## The input
##########

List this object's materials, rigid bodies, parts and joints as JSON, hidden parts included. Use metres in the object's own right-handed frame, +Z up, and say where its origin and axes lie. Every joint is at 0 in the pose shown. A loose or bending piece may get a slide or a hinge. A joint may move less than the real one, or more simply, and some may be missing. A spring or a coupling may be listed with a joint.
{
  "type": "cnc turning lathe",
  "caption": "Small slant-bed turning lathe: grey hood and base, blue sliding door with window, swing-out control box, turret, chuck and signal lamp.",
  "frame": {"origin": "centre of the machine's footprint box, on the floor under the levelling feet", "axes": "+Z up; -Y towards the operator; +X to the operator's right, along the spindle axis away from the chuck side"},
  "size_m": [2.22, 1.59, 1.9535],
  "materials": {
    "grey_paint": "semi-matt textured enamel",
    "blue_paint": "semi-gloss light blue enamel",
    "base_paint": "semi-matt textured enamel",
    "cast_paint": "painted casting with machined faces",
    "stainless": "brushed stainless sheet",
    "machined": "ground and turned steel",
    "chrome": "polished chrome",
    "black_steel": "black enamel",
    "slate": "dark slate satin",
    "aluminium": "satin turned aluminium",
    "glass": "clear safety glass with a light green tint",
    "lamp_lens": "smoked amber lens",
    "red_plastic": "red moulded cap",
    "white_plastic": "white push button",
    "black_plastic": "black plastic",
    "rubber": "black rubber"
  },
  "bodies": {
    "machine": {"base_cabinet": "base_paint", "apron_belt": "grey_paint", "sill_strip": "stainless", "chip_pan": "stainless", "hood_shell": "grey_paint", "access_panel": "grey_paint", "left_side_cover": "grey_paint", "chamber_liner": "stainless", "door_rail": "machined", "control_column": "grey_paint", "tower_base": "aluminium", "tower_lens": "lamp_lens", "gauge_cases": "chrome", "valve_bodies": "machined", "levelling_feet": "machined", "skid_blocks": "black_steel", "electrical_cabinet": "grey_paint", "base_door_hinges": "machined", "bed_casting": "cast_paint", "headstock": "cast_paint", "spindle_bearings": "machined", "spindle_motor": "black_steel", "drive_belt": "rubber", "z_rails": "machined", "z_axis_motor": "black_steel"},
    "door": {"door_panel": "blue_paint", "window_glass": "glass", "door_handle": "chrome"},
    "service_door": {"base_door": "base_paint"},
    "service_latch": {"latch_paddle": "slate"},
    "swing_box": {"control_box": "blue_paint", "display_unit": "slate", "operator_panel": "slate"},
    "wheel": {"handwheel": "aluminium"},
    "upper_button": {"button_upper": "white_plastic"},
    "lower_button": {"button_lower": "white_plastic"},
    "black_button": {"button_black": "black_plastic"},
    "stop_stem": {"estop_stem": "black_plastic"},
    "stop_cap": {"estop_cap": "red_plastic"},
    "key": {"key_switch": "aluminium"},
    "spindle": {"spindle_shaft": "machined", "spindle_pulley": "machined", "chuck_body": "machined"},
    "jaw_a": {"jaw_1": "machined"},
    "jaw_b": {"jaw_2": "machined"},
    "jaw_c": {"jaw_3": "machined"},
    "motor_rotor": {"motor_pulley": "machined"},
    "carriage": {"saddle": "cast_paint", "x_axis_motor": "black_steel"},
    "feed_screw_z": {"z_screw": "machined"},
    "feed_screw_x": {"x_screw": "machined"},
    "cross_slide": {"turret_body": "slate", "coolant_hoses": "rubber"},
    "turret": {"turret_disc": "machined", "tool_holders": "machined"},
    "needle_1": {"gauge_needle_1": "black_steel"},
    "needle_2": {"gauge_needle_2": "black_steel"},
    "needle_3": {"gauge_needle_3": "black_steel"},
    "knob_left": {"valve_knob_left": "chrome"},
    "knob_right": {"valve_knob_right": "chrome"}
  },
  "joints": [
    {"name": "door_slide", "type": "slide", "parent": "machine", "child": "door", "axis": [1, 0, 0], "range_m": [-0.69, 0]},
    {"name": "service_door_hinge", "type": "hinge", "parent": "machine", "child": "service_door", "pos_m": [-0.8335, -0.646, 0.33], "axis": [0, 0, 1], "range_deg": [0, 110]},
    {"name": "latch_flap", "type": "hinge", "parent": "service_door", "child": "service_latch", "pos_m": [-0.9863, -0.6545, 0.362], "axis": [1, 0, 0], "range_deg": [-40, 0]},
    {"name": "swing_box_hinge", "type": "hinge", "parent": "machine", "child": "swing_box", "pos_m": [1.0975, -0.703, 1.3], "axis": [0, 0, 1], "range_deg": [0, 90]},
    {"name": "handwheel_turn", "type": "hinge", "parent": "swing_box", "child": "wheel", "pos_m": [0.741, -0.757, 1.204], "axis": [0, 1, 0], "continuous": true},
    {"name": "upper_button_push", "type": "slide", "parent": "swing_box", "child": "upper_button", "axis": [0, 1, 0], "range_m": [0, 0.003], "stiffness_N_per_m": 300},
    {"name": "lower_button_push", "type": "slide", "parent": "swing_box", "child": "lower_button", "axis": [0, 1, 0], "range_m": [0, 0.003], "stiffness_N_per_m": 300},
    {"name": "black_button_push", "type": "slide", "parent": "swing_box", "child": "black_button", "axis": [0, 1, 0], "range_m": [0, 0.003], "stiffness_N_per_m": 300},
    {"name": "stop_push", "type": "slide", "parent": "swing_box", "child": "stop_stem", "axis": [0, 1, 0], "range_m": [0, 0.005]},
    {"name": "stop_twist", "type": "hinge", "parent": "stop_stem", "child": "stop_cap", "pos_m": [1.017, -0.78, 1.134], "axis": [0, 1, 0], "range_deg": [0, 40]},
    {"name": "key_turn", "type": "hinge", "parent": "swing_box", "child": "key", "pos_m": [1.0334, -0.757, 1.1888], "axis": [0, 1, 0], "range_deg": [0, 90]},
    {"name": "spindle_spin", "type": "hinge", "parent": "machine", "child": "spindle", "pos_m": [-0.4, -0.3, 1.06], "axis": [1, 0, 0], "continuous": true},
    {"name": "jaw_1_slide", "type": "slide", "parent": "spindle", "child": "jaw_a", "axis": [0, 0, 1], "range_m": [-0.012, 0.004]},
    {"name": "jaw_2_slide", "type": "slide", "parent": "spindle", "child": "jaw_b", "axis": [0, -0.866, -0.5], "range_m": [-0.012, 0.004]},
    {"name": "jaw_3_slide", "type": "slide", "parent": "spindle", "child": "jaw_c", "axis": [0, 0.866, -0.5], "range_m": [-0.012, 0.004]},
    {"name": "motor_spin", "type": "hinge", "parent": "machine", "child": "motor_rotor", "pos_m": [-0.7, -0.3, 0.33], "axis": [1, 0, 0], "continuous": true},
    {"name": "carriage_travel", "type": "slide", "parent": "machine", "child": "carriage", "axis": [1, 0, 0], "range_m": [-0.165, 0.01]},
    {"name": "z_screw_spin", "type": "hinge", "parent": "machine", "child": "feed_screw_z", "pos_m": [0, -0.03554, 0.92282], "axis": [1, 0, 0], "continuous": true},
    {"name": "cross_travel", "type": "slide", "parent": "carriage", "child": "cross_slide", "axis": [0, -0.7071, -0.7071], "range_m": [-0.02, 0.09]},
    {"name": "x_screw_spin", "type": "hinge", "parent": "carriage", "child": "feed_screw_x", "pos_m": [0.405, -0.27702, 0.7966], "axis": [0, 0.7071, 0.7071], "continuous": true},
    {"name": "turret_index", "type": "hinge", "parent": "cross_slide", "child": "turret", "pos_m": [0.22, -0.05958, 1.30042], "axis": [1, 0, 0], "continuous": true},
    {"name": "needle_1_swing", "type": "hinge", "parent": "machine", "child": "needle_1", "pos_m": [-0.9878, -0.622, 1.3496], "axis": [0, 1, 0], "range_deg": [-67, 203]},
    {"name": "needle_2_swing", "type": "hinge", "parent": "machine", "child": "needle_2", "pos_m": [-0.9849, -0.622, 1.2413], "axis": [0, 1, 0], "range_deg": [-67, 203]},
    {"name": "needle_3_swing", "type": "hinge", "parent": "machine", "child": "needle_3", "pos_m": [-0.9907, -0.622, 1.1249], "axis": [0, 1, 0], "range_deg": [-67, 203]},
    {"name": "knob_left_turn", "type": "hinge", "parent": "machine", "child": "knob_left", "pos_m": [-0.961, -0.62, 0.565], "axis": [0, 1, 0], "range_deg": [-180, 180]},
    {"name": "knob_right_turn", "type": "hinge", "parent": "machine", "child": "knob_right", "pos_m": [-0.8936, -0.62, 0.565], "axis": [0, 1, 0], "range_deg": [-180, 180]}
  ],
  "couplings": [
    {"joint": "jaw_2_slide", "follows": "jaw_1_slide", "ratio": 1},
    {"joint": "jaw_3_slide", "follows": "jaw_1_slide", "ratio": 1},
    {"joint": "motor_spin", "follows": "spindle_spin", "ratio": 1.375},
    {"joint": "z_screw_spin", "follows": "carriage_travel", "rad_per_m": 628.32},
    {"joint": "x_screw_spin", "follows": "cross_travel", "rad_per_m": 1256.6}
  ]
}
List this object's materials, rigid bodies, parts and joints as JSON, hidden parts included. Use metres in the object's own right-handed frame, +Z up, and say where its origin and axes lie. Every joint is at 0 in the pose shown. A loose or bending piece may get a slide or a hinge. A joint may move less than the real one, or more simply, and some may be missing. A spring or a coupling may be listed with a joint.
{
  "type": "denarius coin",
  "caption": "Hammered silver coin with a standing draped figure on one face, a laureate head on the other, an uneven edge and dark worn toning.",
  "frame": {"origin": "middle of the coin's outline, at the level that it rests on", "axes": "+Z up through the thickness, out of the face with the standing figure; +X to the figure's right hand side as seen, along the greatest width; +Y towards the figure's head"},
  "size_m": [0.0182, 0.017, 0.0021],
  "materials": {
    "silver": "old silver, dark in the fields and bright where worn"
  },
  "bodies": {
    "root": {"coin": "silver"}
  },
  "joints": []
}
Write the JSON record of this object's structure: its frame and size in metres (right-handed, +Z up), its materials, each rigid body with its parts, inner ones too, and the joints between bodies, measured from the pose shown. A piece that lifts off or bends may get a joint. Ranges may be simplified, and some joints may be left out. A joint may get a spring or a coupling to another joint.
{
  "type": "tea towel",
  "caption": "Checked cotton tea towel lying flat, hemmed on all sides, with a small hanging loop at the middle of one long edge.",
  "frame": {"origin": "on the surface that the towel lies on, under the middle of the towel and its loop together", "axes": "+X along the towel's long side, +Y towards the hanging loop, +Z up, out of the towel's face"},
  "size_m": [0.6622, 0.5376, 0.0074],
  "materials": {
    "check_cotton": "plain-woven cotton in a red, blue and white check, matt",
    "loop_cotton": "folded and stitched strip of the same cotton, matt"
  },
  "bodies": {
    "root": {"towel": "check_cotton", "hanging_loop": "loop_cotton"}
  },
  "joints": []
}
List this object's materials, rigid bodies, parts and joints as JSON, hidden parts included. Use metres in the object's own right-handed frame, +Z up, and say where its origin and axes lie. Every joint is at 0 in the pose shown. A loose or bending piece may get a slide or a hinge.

##########

## Short exercise
Your answer should consist only of the lines from the one with "Write the JSON" through the end of the data above, reproduced exactly.

## Finished exercise
Write the JSON record of this object's structure: its frame and size in metres (right-handed, +Z up), its materials, each rigid body with its parts, inner ones too, and the joints between bodies, measured from the pose shown. A piece that lifts off or bends may get a joint. Ranges may be simplified, and some joints may be left out. A joint may get a spring or a coupling to another joint.
{
  "type": "tea towel",
  "caption": "Checked cotton tea towel lying flat, hemmed on all sides, with a small hanging loop at the middle of one long edge.",
  "frame": {"origin": "on the surface that the towel lies on, under the middle of the towel and its loop together", "axes": "+X along the towel's long side, +Y towards the hanging loop, +Z up, out of the towel's face"},
  "size_m": [0.6622, 0.5376, 0.0074],
  "materials": {
    "check_cotton": "plain-woven cotton in a red, blue and white check, matt",
    "loop_cotton": "folded and stitched strip of the same cotton, matt"
  },
  "bodies": {
    "root": {"towel": "check_cotton", "hanging_loop": "loop_cotton"}
  },
  "joints": []
}
List this object's materials, rigid bodies, parts and joints as JSON, hidden parts included. Use metres in the object's own right-handed frame, +Z up, and say where its origin and axes lie. Every joint is at 0 in the pose shown. A loose or bending piece may get a slide or a hinge.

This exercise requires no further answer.